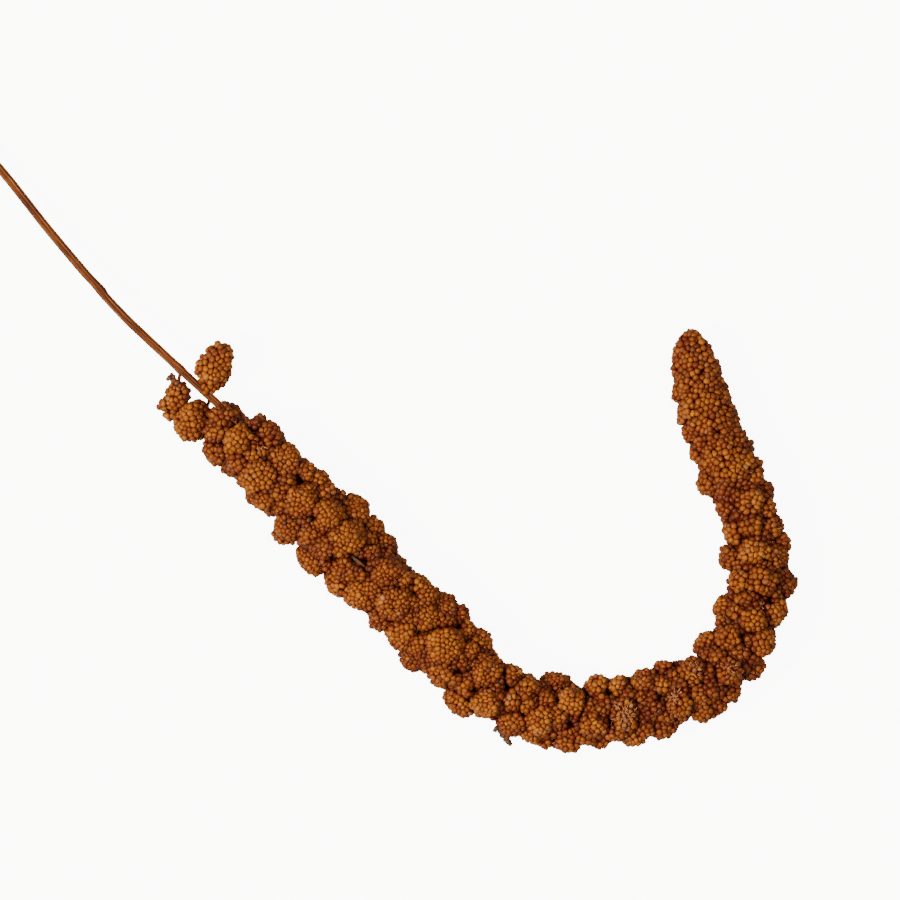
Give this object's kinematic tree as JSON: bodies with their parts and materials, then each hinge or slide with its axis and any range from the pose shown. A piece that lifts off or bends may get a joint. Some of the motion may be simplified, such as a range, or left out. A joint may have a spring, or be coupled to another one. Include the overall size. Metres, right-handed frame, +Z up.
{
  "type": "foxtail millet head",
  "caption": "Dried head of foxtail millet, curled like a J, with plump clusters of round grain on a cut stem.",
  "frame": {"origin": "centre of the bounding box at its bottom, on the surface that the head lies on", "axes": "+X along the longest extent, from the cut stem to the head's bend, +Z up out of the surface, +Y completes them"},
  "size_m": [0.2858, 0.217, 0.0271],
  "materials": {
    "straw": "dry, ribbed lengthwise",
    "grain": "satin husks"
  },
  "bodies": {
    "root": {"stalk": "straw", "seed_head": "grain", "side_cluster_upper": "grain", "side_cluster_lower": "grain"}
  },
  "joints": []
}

EXERCISE: Pick out every line holding the string "materials" and return it.

WRITTEN ANSWER:
Give this object's kinematic tree as JSON: bodies with their parts and materials, then each hinge or slide with its axis and any range from the pose shown. A piece that lifts off or bends may get a joint. Some of the motion may be simplified, such as a range, or left out. A joint may have a spring, or be coupled to another one. Include the overall size. Metres, right-handed frame, +Z up.
  "materials": {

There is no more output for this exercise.